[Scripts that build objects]

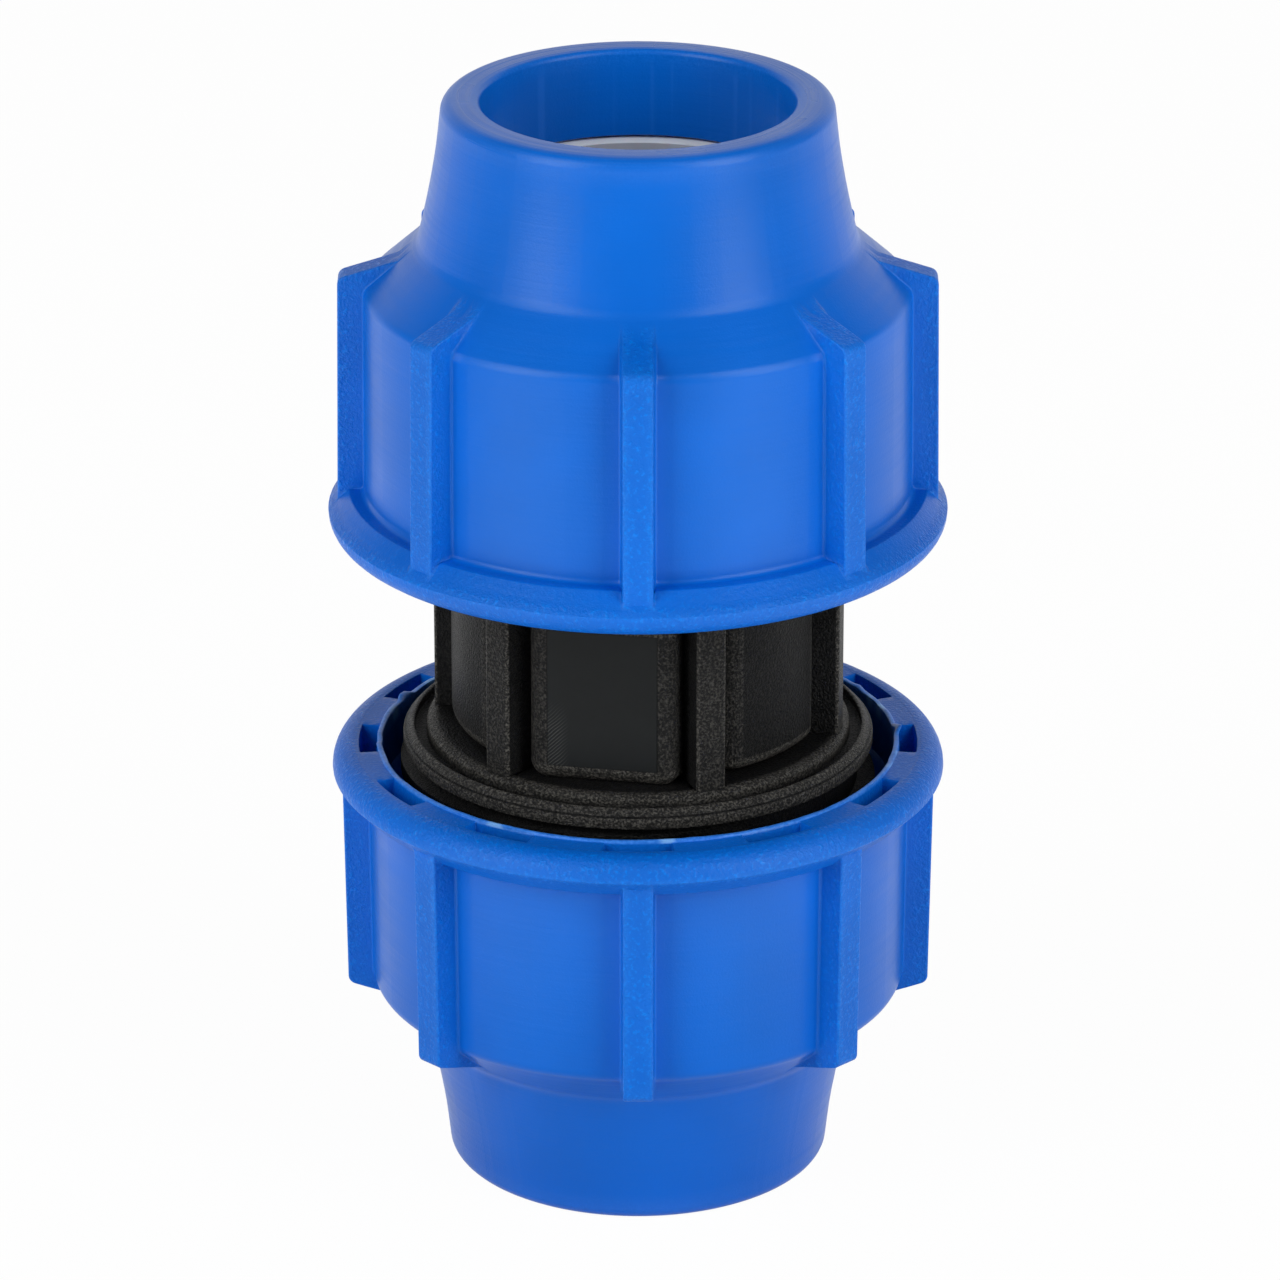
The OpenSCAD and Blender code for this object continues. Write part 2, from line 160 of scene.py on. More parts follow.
def nut_rows():
    """The closed section of a nut, from the bore over the rim, down outside and back inside."""
    rows = []

    def add(points, **marks):
        rows.extend(Row(p, **marks) for p in points)

    rim, top = (RIM_R, NUT_END), (ENTRY_R, NUT_END)
    add(arc((ENTRY_R, ENTRY_Z), top, rim, 0.6), wear=0.6)
    add(between((ENTRY_R + 0.6, NUT_END), (RIM_R - 1.3, NUT_END), 3), polish=1.0)
    add(arc(top, rim, (RIM_R + 0.35, NUT_END - 6), 1.3, 7), wear=0.25, polish=0.3)
    # The neck swells a little: distance below the end, and radius
    neck = ((3.4, 20.76), (5.2, 20.98), (7.0, 21.26), (9.0, 21.62), (11.0, 22.02), (12.8, 22.42),
            (13.6, 22.61))
    add([(r, NUT_END - t) for t, r in neck])
    add(arc((22.71, NUT_END - 14.0), (NECK_R, NECK_Z), (DRUM_R, SHOULDER_Z), 2.6, 6))
    shoulder = (DRUM_R, SHOULDER_Z)
    drum_foot = (DRUM_FOOT_R, FLANGE_TOP)
    ledge_end = (FLANGE_R - FLANGE_BEVEL, FLANGE_TOP)
    bevel_end = (FLANGE_R, FLANGE_TOP - FLANGE_BEVEL)

    # The rows that carry the grip ribs: each has a point of the drum and one of the rib's crest
    low = [RIB_START] + between(RIB_START, shoulder, 3)[:2] + between(RIB_START, shoulder, 9)[5:6]
    corner = arc(RIB_START, shoulder, drum_foot, 1.5, 6)
    foot = arc(shoulder, drum_foot, ledge_end, 0.6)
    edge = arc(drum_foot, ledge_end, bevel_end, 0.3, 2)
    drum = between(corner[-1], foot[0], 12)
    corner_rows = range(len(low), len(low) + len(corner))
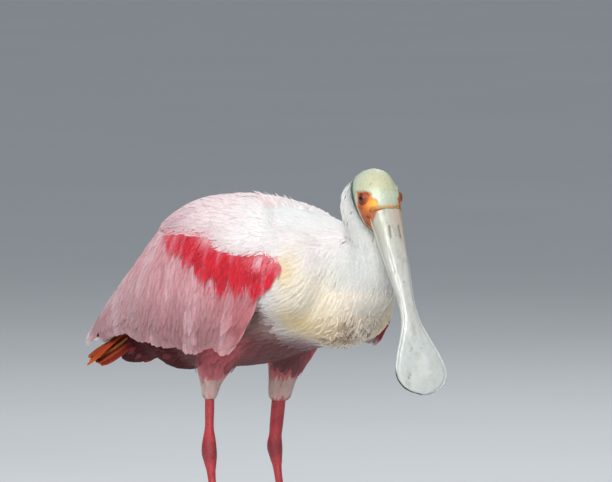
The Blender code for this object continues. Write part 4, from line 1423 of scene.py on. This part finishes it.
def cape_tips(wing, rng):
    """Tips of the cape's broad feathers, in rows down from the ridge to the cape's edge."""
    tips = []
    for row in range(CAPE_ROWS):
        share = 0.02 + 0.023 * row
        front = wing.front(np.array([share]))[0]
        spots = np.arange(-72, front - 2, CAPE_GAP) + (row % 2) * CAPE_GAP / 2 + rng.uniform(-1.5, 1.5)
        tips.append(np.stack([spots, share + rng.uniform(-0.01, 0.01, len(spots))], -1))
    tips = np.concatenate(tips)
    place, droop = wing.point(*tips.T)
    above = place[:, 2] + droop > np.interp(tips[:, 0], *CAPE_EDGE) - 1
    return tips[above & (tips[:, 0] > -70)]


def cape_coat(wing, rng):
    """The cape over the shoulder, with its fringe, the spikes of its ridge and its rear end."""
    colours = CAPE_COLOURS[wing.label]
    groups = [wing_group(wing, cape_tips(wing, rng), CAPE, colours, rng)]
    forward = rng.uniform(-66, 96, FRINGE_COUNT)
    height = np.interp(forward, *CAPE_EDGE) + rng.uniform(-4, 5, FRINGE_COUNT)
    fringe = np.stack([forward, wing.share_at(forward, height)], -1)
    groups.append(wing_group(wing, fringe, CAPE_FRINGE, colours, rng))
    spikes = np.stack([rng.uniform(-8, 34, SPIKE_COUNT), rng.uniform(0.01, 0.08, SPIKE_COUNT)], -1)
    groups.append(wing_group(wing, spikes, CAPE_SPIKE, colours, rng))
    forward = np.linspace(-69, -58, 6)
    ends = np.stack([forward, wing.share_at(forward, np.linspace(323, 319, 6))], -1)
    groups.append(wing_group(wing, ends, CAPE_END, colours, rng))
    return bundled(groups)


def wing_coat(wing):
    """All the feathers of one folded wing, by piece."""
    rng = np.random.default_rng(100 + wing.side)
    return {
        f"coat_wing_{wing.label}": vane_coat(wing, rng),
        f"coat_plumes_{wing.label}": plume_coat(wing, rng),
        f"coat_cape_{wing.label}": cape_coat(wing, rng),
    }


TAIL_ORANGE = (154, 68, 24)
TAIL_DARK = (136, 38, 18)
TAIL_SIDE = ((150, 62, 24), (104, 26, 16), (176, 104, 56), (92, 22, 14))


def tail_coat():
    """Twelve orange tail feathers in a fan."""
    rng = np.random.default_rng(9)
    steps = 14
    t = np.linspace(0, 1, steps)
    spot = (np.arange(TAIL_FEATHERS) + 0.5) / TAIL_FEATHERS * 2 - 1
    across = spot[:, None]
    reach = TAIL_LENGTH - 5.0 * across**2 - 1.5
    out = 14 + (reach - 14) * t
    turn = across * TAIL_SPREAD
    flat = out * np.cos(turn)
    arch = -TAIL_CROWN * across**2 * (0.6 + 0.4 * np.clip((out - 42) / 64, 0, 1))
    layer = -1.6 + 0.5 * (1 - np.abs(across)) * 2
    lines = np.stack([
        TAIL_ROOT[0] - flat * math.cos(TAIL_SLOPE),
        (0.75 * out + 32) * np.sin(turn),
        TAIL_ROOT[2] - flat * math.sin(TAIL_SLOPE) + arch + layer,
    ], -1)
    normal = np.array([-math.sin(TAIL_SLOPE), 0, math.cos(TAIL_SLOPE)])
    tilt = np.stack([0 * spot, spot * np.abs(spot) * 1.5, 0 * spot], -1)
    ups = np.broadcast_to(unit(normal + tilt)[:, None], lines.shape)
    shape = np.interp(t, [0, 0.3, 0.8, 0.93, 1], [0.5, 0.8, 1.0, 0.8, 0.35])
    wide = np.broadcast_to(5.4 * shape, (TAIL_FEATHERS, steps))
    thick = np.broadcast_to(0.9 * (1 - 0.5 * t), (TAIL_FEATHERS, steps))
    paint = layered(tinted(steps, TAIL_ORANGE), (TAIL_DARK, ramp(t, 0.98, 0.8) * 0.75))
    paint = paint * rng.uniform(0.85, 1.1, (TAIL_FEATHERS, 1, 1))
    roots = np.stack([0.1 + 0.8 * (spot + 1) / 2, 0 * spot + 0.5], -1)
    fan = vanes(lines, ups, wide, thick, 0.10, paint, roots, BROAD)
    return bundled([fan, *[tail_side(side, rng) for _, side in SIDES]])


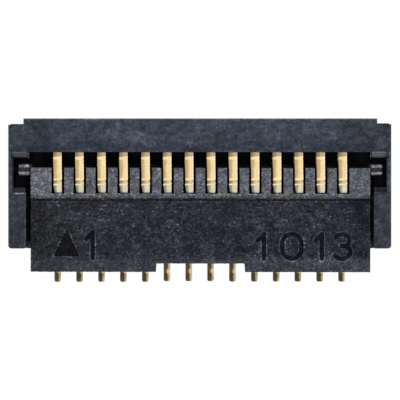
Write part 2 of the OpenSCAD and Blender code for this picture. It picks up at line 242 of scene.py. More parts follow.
def contactMesh(name, x0, seed, tailTrim):
    # four beams that run into each other in the rear bar: base with tail, hook, spring, and the upright web
    c = contactShape
    rng = np.random.default_rng(seed)
    floorFront = housingLow[1]
    baseHigh, rootZ = c["baseLow"] + c["baseThick"], topZ - 0.17
    hookLow = axisZ + c["seat"]
    hookHigh = hookLow + c["hookThick"]
    shells = []
    # base beam and tail: low(y) and high(y) step down in an S-curve ahead of the floor
    end = tailY + tailTrim
    y = steps((end, end + 0.05, 7), (end + 0.05, tailY + 0.18, 3), (tailY + 0.18, tailY + 0.48, 16),
              (tailY + 0.5, barY + 0.6, 30))
    drop = smoothStep(tailY + 0.2, tailY + 0.42, y)
    nose = edgeDrop(y - end, 0.05)
    high = c["tailThick"] + drop * (baseHigh - c["tailThick"]) - nose * 0.9
    low = drop * c["baseLow"] + nose * 0.5
    widening = smoothStep(floorFront - 0.06, floorFront + 0.02, y)
    half = c["tailWidth"] / 2 + (c["width"] - c["tailWidth"]) / 2 * widening
    half = half - nose * 0.7
    atBend = np.exp(-((y - tailY - 0.25) / 0.045) ** 2)
    torn = c["tailTornDrop"] * (1 - smoothStep(floorFront - 0.1, floorFront, y)) * (1 - 0.55 * atBend)
    shells.append(beam(y, low, high, half, torn, c["edge"]))
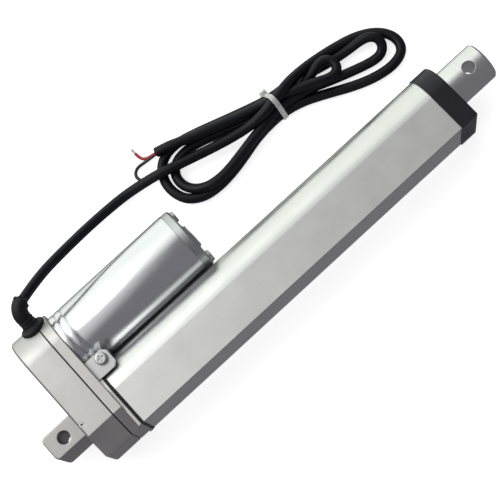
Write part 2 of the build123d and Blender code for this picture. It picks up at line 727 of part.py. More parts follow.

GOAL OF THE EXERCISE:
Up to and including the line that holds "rows.extend(Row(p, **marks) for", reproduce the records above exactly from their first line, and give nothing else.

RESPONSE FOR THIS EXERCISE:
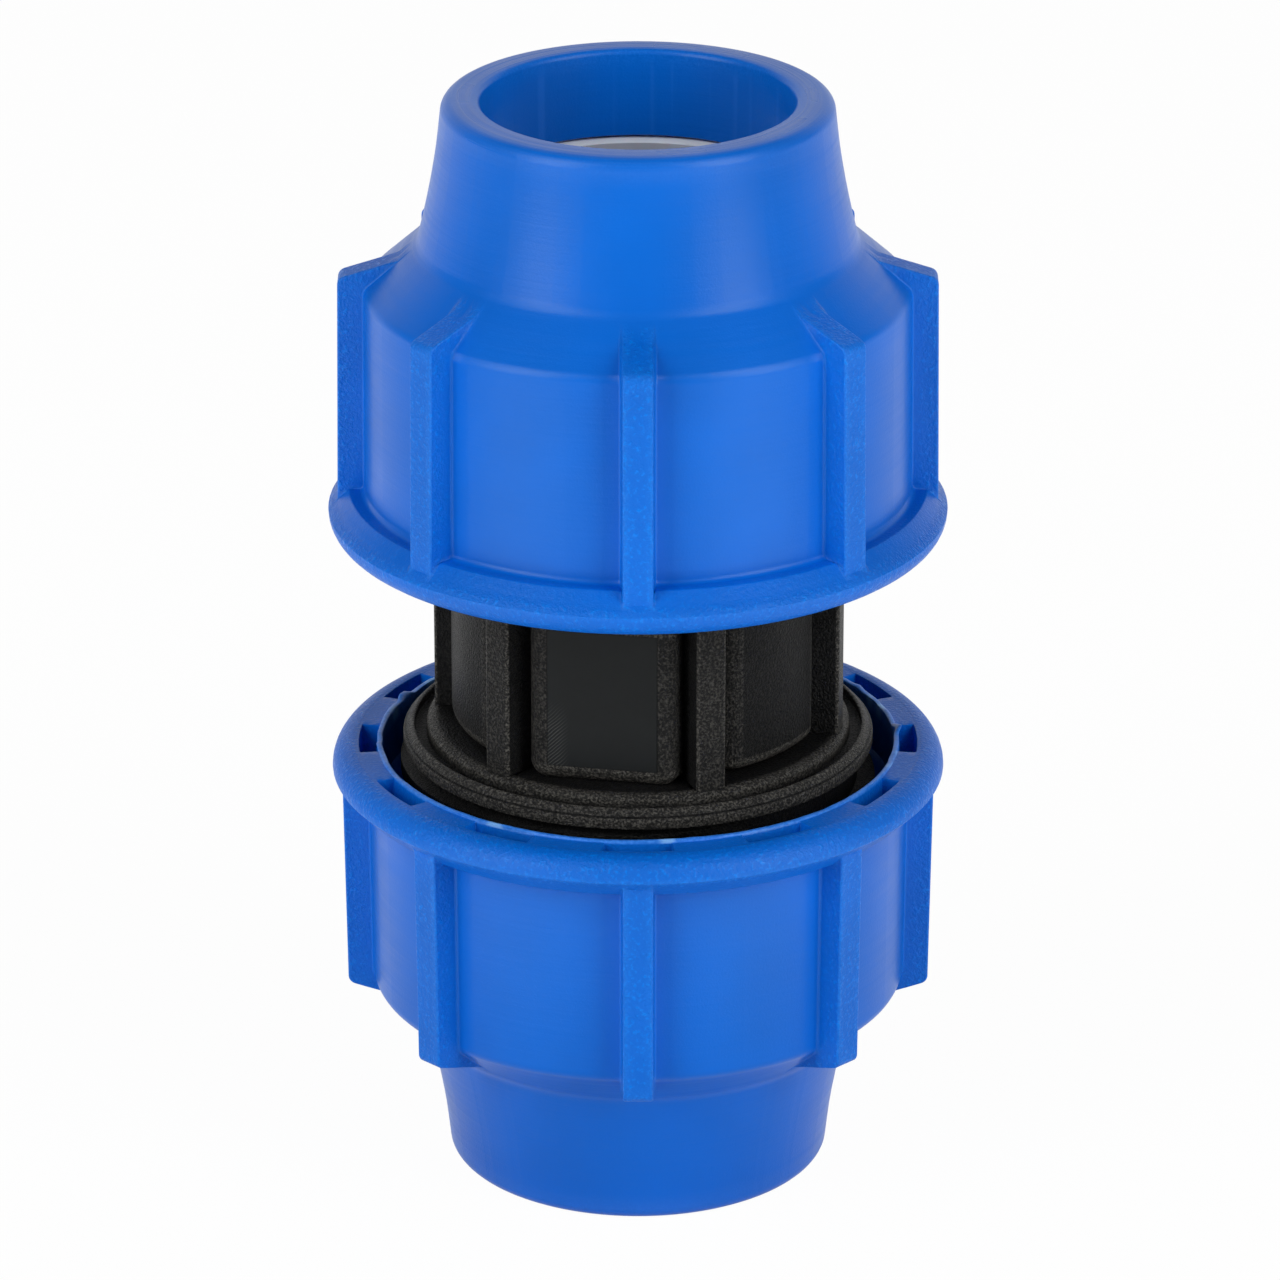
The OpenSCAD and Blender code for this object continues. Write part 2, from line 160 of scene.py on. More parts follow.
def nut_rows():
    """The closed section of a nut, from the bore over the rim, down outside and back inside."""
    rows = []

    def add(points, **marks):
        rows.extend(Row(p, **marks) for p in points)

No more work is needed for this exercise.